>>>
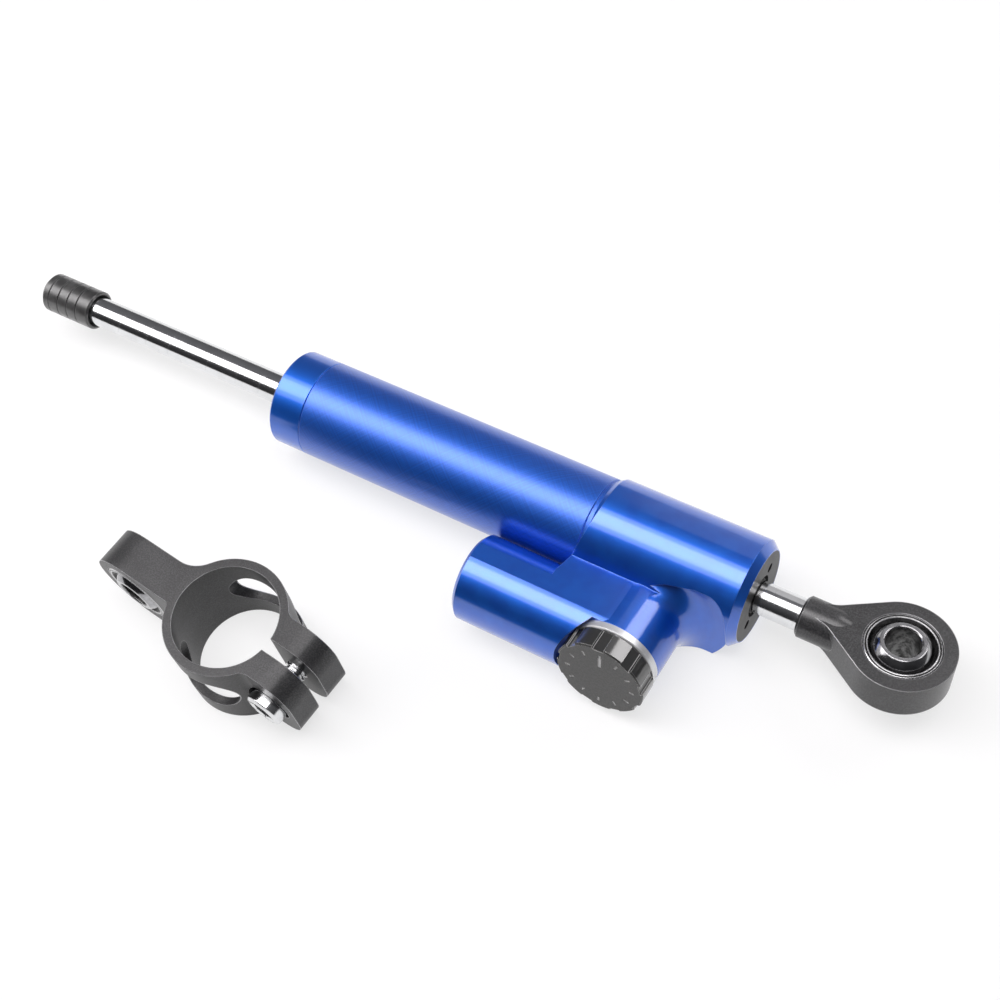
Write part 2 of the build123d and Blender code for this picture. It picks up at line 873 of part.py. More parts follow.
def floating_piston():
    groove_x = float_x + float_groove_start
    end = float_x + float_length
    return turned([
        (float_x, 0),
        (float_x, float_radius),
        (groove_x, float_radius),
        (groove_x, float_groove_radius),
        (groove_x + float_groove_width, float_groove_radius),
        (groove_x + float_groove_width, float_radius),
        (end, float_radius),
        (end, float_dish_radius),
        (end - float_dish_depth, float_dish_radius - float_dish_depth),
        (end - float_dish_depth, 0),
    ], chamber_plane)


def bezel_ring():
    with BuildPart() as bezel:
        add(turned([
            (boss_height, retainer_radius + seat_gap),
            (boss_height, boss_radius),
            (bezel_top - bezel_bevel, boss_radius),
            (bezel_top, boss_radius - bezel_bevel),
            (bezel_top, bezel_counterbore_radius),
            (bezel_top - bezel_counterbore_depth, bezel_counterbore_radius),
            (bezel_top - bezel_counterbore_depth, retainer_radius + seat_gap),
        ], valve_plane))
        with BuildSketch(Plane.XZ.offset(boss_height)):
            with Locations((boss_x, -chamber_drop + detent_circle_radius)):
                Circle(detent_pocket_radius)
        extrude(amount=bezel_height, mode=Mode.SUBTRACT)
    return bezel.part


def spindle_retainer():
    inner = spindle_radius + slip_gap
    return turned([
        (retainer_seat, inner),
        (retainer_seat, retainer_radius),
        (bezel_top - bezel_counterbore_depth, retainer_radius),
        (bezel_top - bezel_counterbore_depth, retainer_flange_radius),
        (bezel_top, retainer_flange_radius),
        (bezel_top, inner),
    ], valve_plane)


def knob_spindle():
    groove = spindle_cup_seat + spindle_groove_start
    flange = spindle_flange_seat + seat_gap
    thread_top = spindle_cup_seat + spindle_thread_length
    return turned([
        (spindle_cup_seat + seat_gap, spindle_thread_radius),
        (spindle_cup_seat + seat_gap, spindle_cup_radius),
        (groove, spindle_cup_radius),
        (groove, spindle_groove_radius),
        (groove + spindle_groove_width, spindle_groove_radius),
        (groove + spindle_groove_width, spindle_cup_radius),
        (flange, spindle_cup_radius),
        (flange, spindle_flange_radius),
        (retainer_seat - seat_gap, spindle_flange_radius),
        (retainer_seat - seat_gap, spindle_radius),
        (knob_top - spindle_top_gap, spindle_radius),
        (knob_top - spindle_top_gap, 0),
        (thread_top, 0),
        (thread_top, spindle_thread_radius),
    ], valve_plane)


def metering_needle():
    with BuildPart() as needle:
        add(turned([
            (needle_tip, 0),
            (needle_tip, needle_tip_radius),
            (needle_collar_base, needle_cone_radius),
            (needle_shank_base, needle_cone_radius),
            (needle_shank_base, needle_shank_radius),
            (needle_shank_top, needle_shank_radius),
            (needle_shank_top, 0),
        ], valve_plane))
        with BuildSketch(Plane.XZ.offset(needle_collar_base)):
            with Locations((boss_x, -chamber_drop)):
                SlotOverall(needle_collar_length, needle_collar_width)
        extrude(amount=needle_collar_top - needle_collar_base)
    return needle.part


def detent_spring():
    top = detent_centre - detent_ball_radius - detent_wire_radius - detent_seat_gap
    base = boss_height - detent_pocket_depth + detent_wire_radius + detent_seat_gap
    pitch = (top - base) / detent_coil_count
    foot = (boss_x, -base, -chamber_drop + detent_circle_radius)
    with BuildPart() as spring:
        with BuildLine():
            coil = Helix(pitch, top - base, detent_coil_radius, center=foot, direction=(0, -1, 0))
        with BuildSketch(Plane(origin=coil @ 0, z_dir=coil % 0)):
            Circle(detent_wire_radius)
        sweep()
    print("detent spring: least gap between curls", round(pitch - detent_wire_radius - detent_wire_radius, 2))
    return spring.part


def detent_ball():
    with BuildPart() as ball:
        with Locations((boss_x, -detent_centre, -chamber_drop + detent_circle_radius)):
            Sphere(detent_ball_radius)
    return ball.part


def knob_edge_groove():
    with BuildPart() as groove:
        with BuildSketch(Plane.XZ.offset(knob_base - overrun)):
            with Locations((boss_x, -chamber_drop)):
                with PolarLocations(knob_radius, knob_lobe_count, start_angle=knob_lobe_angle):
                    RectangleRounded(
                        knob_groove_depth + knob_groove_depth, knob_groove_width, knob_groove_corner)
        extrude(amount=knob_thickness + overrun + overrun)
    return groove.part


def dial_marks():
    with BuildPart() as marks:
        with BuildSketch(Plane.XZ.offset(knob_top - dial_tick_depth)):
            with Locations((boss_x, -chamber_drop)):
                with PolarLocations((dial_radius + dial_inner_radius) / 2, dial_tick_count):
                    Rectangle(dial_radius - dial_inner_radius, dial_tick_width)
            with Locations((boss_x, -chamber_drop + dial_mark_start)):
                Rectangle(dial_mark_width, dial_mark_length, align=(Align.CENTER, Align.MIN))
        extrude(amount=dial_tick_depth + overrun)
    return marks.part


def adjuster_knob():
    bore = spindle_radius + fit_gap
    with BuildPart() as knob:
        add(turned([
            (knob_base, bore),
            (knob_base, knob_radius - knob_bevel),
            (knob_base + knob_bevel, knob_radius),
            (knob_top - knob_bevel, knob_radius),
            (knob_top, knob_radius - knob_bevel),
            (knob_top, 0),
            (knob_top - spindle_top_gap + seat_gap, 0),
            (knob_top - spindle_top_gap + seat_gap, bore),
        ], valve_plane))
        add(knob_edge_groove(), mode=Mode.SUBTRACT)
        add(dial_marks(), mode=Mode.SUBTRACT)
        add(
            o_ring(valve_plane, detent_centre, detent_circle_radius - detent_track_radius, detent_track_radius),
            mode=Mode.SUBTRACT,
        )
        with BuildSketch(Plane.XZ.offset(knob_base)):
            with Locations((boss_x, -chamber_drop)):
                with PolarLocations(detent_circle_radius, detent_pit_count):
                    Circle(detent_pit_radius)
        extrude(amount=detent_pit_depth, mode=Mode.SUBTRACT)
        add(grub_cut(), mode=Mode.SUBTRACT)
    return knob.part


def grub_plane():
    middle = (knob_base + knob_top) / 2
    return Plane(origin=(boss_x, -middle, -chamber_drop), x_dir=(0, -1, 0), z_dir=(-1, 0, 0))


def grub_cut():
    with BuildPart() as hole:
        with BuildSketch(grub_plane().offset(spindle_radius)):
            Circle(grub_radius + fit_gap)
        extrude(amount=knob_radius)
    return hole.part


def knob_grub_screw():
    with BuildPart() as screw:
        with BuildSketch(grub_plane().offset(grub_start)):
            Circle(grub_radius)
        extrude(amount=grub_length)
        with BuildSketch(grub_plane().offset(grub_start + grub_length)):
            RegularPolygon(grub_socket_flats / 2, 6, major_radius=False)
        extrude(amount=-grub_socket_depth, mode=Mode.SUBTRACT)
    return screw.part


def clamp_ring():
    ear_reach = ear_distance + clamp_height / 2
    with BuildPart() as ring:
        with BuildSketch(clamp_plane.offset(-clamp_height / 2)):
            Circle(clamp_outer_radius)
            Rectangle(ear_reach, ear_thickness, align=(Align.MIN, Align.CENTER))
            Rectangle(lug_reach, lug_thickness, align=(Align.MAX, Align.CENTER))
            ear_root = vertices().filter_by(lambda v: 0 < v.X < ear_distance).sort_by(Axis.Y)
            fillet(ear_root[0], ear_root_round)
            ear_root = vertices().filter_by(lambda v: 0 < v.X < ear_distance).sort_by(Axis.Y)
            fillet(ear_root[-1], ear_front_round)
            fillet(vertices().filter_by(lambda v: -clamp_outer_radius < v.X < -clamp_wall), lug_root_round)
        extrude(amount=clamp_height)
        with BuildSketch(clamp_side_plane.offset(-lug_thickness)):
            with Locations(((ear_reach - lug_reach) / 2, 0)):
                Rectangle(ear_reach + lug_reach, clamp_height)
            fillet(vertices().group_by(Axis.X)[-1], clamp_height / 2 - fit_gap)
            fillet(vertices().group_by(Axis.X)[0], lug_end_round)
        extrude(amount=lug_thickness + lug_thickness, mode=Mode.INTERSECT)
        with BuildSketch(clamp_plane):
            Circle(clamp_bore_radius)
            Rectangle(lug_reach + overrun, clamp_gap, align=(Align.MAX, Align.CENTER))
        extrude(amount=clamp_height, both=True, mode=Mode.SUBTRACT)
        with BuildSketch(clamp_side_plane):
            SlotOverall(window_length, window_height)
            with Locations((ear_distance, 0)):
                Circle(race_radius + fit_gap)
        extrude(amount=lug_thickness, both=True, mode=Mode.SUBTRACT)
        add(sleeve(-lug_thickness, 0, 0, bolt_radius + fit_gap, bolt_plane), mode=Mode.SUBTRACT)
        add(sleeve(0, lug_thickness, 0, bolt_hole_radius, bolt_plane), mode=Mode.SUBTRACT)
        add(
            sleeve(bolt_head_top - bolt_head_height, lug_thickness, 0, bolt_recess_radius, bolt_plane),
            mode=Mode.SUBTRACT,
        )
    return ring.part


def clamp_bolt():
    seat = bolt_head_top - bolt_head_height
    with BuildPart() as bolt:
        add(turned([
            (-bolt_tip_reach, 0),
            (-bolt_tip_reach, bolt_radius - bolt_tip_bevel),
            (-bolt_tip_reach + bolt_tip_bevel, bolt_radius),
            (seat, bolt_radius),
            (seat, bolt_head_radius),
            (bolt_head_top - bolt_head_bevel, bolt_head_radius),
            (bolt_head_top, bolt_head_radius - bolt_head_bevel),
            (bolt_head_top, 0),
        ], bolt_plane))
        with BuildSketch(bolt_side_plane.offset(bolt_head_top)):
            RegularPolygon(bolt_socket_flats / 2, 6, major_radius=False)
        extrude(amount=-bolt_socket_depth, mode=Mode.SUBTRACT)
    return bolt.part


end_seal_x = end_x + wiper_depth
end_seal_end_x = end_x + end_seal_bore_depth
end_oring_x = band_x + end_groove_start + end_groove_width / 2
front_oring_x = head_x + spigot_groove_start + spigot_groove_width / 2
plug_oring_x = chamber_x + plug_groove_start + plug_groove_width / 2
float_oring_x = float_x + float_groove_start + float_groove_width / 2
spindle_oring_at = spindle_cup_seat + spindle_groove_start + spindle_groove_width / 2

write(damper_body(), "damper_body")
write(barrel_tube(), "barrel_tube")
write(barrel_end_gland(), "barrel_end_gland")
write(sleeve(end_seal_end_x, end_seal_end_x + end_bush_length, rod_radius + slip_gap, end_bush_radius),
      "rear_rod_bush")
write(rod_seal(end_seal_end_x, end_seal_x, end_seal_bore_radius - fit_gap), "rear_rod_seal")
write(rod_wiper(end_x + wiper_inset, end_seal_x, end_seal_bore_radius - fit_gap, -1), "rear_rod_wiper")
write(o_ring(damper_plane, end_oring_x, end_groove_radius + fit_gap, end_oring_section_radius),
      "rear_barrel_oring")
write(o_ring(damper_plane, front_oring_x, spigot_groove_radius + fit_gap, spigot_oring_section_radius),
      "front_barrel_oring")
write(front_gland_nut(), "front_gland_nut")
write(sleeve(bush_x, seal_x, rod_radius + slip_gap, front_bush_radius), "front_rod_bush")
write(rod_seal(seal_x, gland_end_x, front_seal_radius), "front_rod_seal")
write(rod_wiper(plate_x - wiper_inset - wiper_inset, plate_x - front_wiper_depth, front_wiper_radius, 1),
      "front_rod_wiper")
write(chamber_plug(), "chamber_plug")
write(o_ring(chamber_plane, plug_oring_x, plug_groove_radius + fit_gap, plug_oring_section_radius),
      "chamber_plug_oring")
write(floating_piston(), "floating_piston")
write(o_ring(chamber_plane, float_oring_x, float_groove_radius + fit_gap, float_oring_section_radius),
      "floating_piston_oring")
write(piston_rod(), "piston_rod")
write(piston(), "piston")
write(piston_ring(), "piston_ring")
write(piston_clip(piston_x - clip_width), "rear_piston_clip")
write(piston_clip(piston_front_x), "front_piston_clip")
write(rubber_end_cap(), "rubber_end_cap")
write(rod_eye_housing(), "rod_eye_housing")
write(race(eye_plane, race_width), "rod_eye_race")
write(spherical_ball(eye_plane), "rod_eye_ball")
write(bezel_ring(), "bezel_ring")
write(spindle_retainer(), "spindle_retainer")
write(knob_spindle(), "knob_spindle")
write(o_ring(valve_plane, spindle_oring_at, spindle_groove_radius + fit_gap, spindle_oring_section_radius),
      "spindle_oring")
write(metering_needle(), "metering_needle")
write(detent_ball(), "detent_ball")
write(detent_spring(), "detent_spring")
write(adjuster_knob(), "adjuster_knob")
write(knob_grub_screw(), "knob_grub_screw")
write(clamp_ring(), "clamp_ring", lean=False)
write(race(clamp_ball_plane, clamp_race_width), "clamp_race", lean=False)
write(spherical_ball(clamp_ball_plane), "clamp_ball", lean=False)
write(clamp_bolt(), "clamp_bolt", lean=False)
print("lean of the damper, degrees:", round(lie_angle, 3))
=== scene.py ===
import math

import bmesh
import bpy
from bpy.props import FloatProperty, FloatVectorProperty, IntProperty, PointerProperty
from mathutils import Euler, Matrix, Vector


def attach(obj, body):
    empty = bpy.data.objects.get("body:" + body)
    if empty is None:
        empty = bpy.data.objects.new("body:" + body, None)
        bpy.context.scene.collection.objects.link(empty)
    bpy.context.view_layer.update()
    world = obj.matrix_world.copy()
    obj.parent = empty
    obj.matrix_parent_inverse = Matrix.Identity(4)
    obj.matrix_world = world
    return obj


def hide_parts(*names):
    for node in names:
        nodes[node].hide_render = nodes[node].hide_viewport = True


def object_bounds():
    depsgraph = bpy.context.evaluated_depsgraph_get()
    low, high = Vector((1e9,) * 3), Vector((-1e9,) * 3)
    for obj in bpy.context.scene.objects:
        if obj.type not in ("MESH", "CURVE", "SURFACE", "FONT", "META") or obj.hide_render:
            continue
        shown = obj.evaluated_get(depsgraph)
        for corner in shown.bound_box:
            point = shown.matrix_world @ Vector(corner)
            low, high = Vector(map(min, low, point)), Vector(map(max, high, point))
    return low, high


bl_info = {
    "name": "Steering Damper Finisher",
    "version": (1, 0, 0),
    "blender": (4, 5, 0),
    "location": "3D View > Sidebar > Damper",
    "description": "Dresses a steering damper and its frame clamp with machined, anodised and moulded finishes",
    "category": "Object",
}

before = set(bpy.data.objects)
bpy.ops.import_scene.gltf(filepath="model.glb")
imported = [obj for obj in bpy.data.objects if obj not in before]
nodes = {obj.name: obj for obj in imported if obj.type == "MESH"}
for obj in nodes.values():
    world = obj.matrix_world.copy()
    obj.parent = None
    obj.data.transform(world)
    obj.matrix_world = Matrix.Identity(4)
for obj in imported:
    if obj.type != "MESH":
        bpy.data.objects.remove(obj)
cad_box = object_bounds()

MM = 0.001
LEAN = math.radians(12.076)
DAMPER_TURN = (-LEAN, 0.0, 0.0)
VALVE_TURN = (math.pi / 2 - LEAN, 0.0, 0.0)
CLAMP_ANGLE = math.radians(-6.7)


def leaned(x, y, z):
    """A place in the damper's own frame, in millimetres, as the model has it."""
    return Euler(DAMPER_TURN).to_matrix() @ (Vector((x, y, z)) * MM)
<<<
(Instructions to follow): Retype, in the same exact form, the lines of the material above from the line holding "spindle_oring_at, spindle_groove_radius +" through the line holding "for corner in".

(Completed task):
write(o_ring(valve_plane, spindle_oring_at, spindle_groove_radius + fit_gap, spindle_oring_section_radius),
      "spindle_oring")
write(metering_needle(), "metering_needle")
write(detent_ball(), "detent_ball")
write(detent_spring(), "detent_spring")
write(adjuster_knob(), "adjuster_knob")
write(knob_grub_screw(), "knob_grub_screw")
write(clamp_ring(), "clamp_ring", lean=False)
write(race(clamp_ball_plane, clamp_race_width), "clamp_race", lean=False)
write(spherical_ball(clamp_ball_plane), "clamp_ball", lean=False)
write(clamp_bolt(), "clamp_bolt", lean=False)
print("lean of the damper, degrees:", round(lie_angle, 3))
=== scene.py ===
import math

import bmesh
import bpy
from bpy.props import FloatProperty, FloatVectorProperty, IntProperty, PointerProperty
from mathutils import Euler, Matrix, Vector


def attach(obj, body):
    empty = bpy.data.objects.get("body:" + body)
    if empty is None:
        empty = bpy.data.objects.new("body:" + body, None)
        bpy.context.scene.collection.objects.link(empty)
    bpy.context.view_layer.update()
    world = obj.matrix_world.copy()
    obj.parent = empty
    obj.matrix_parent_inverse = Matrix.Identity(4)
    obj.matrix_world = world
    return obj


def hide_parts(*names):
    for node in names:
        nodes[node].hide_render = nodes[node].hide_viewport = True


def object_bounds():
    depsgraph = bpy.context.evaluated_depsgraph_get()
    low, high = Vector((1e9,) * 3), Vector((-1e9,) * 3)
    for obj in bpy.context.scene.objects:
        if obj.type not in ("MESH", "CURVE", "SURFACE", "FONT", "META") or obj.hide_render:
            continue
        shown = obj.evaluated_get(depsgraph)
        for corner in shown.bound_box:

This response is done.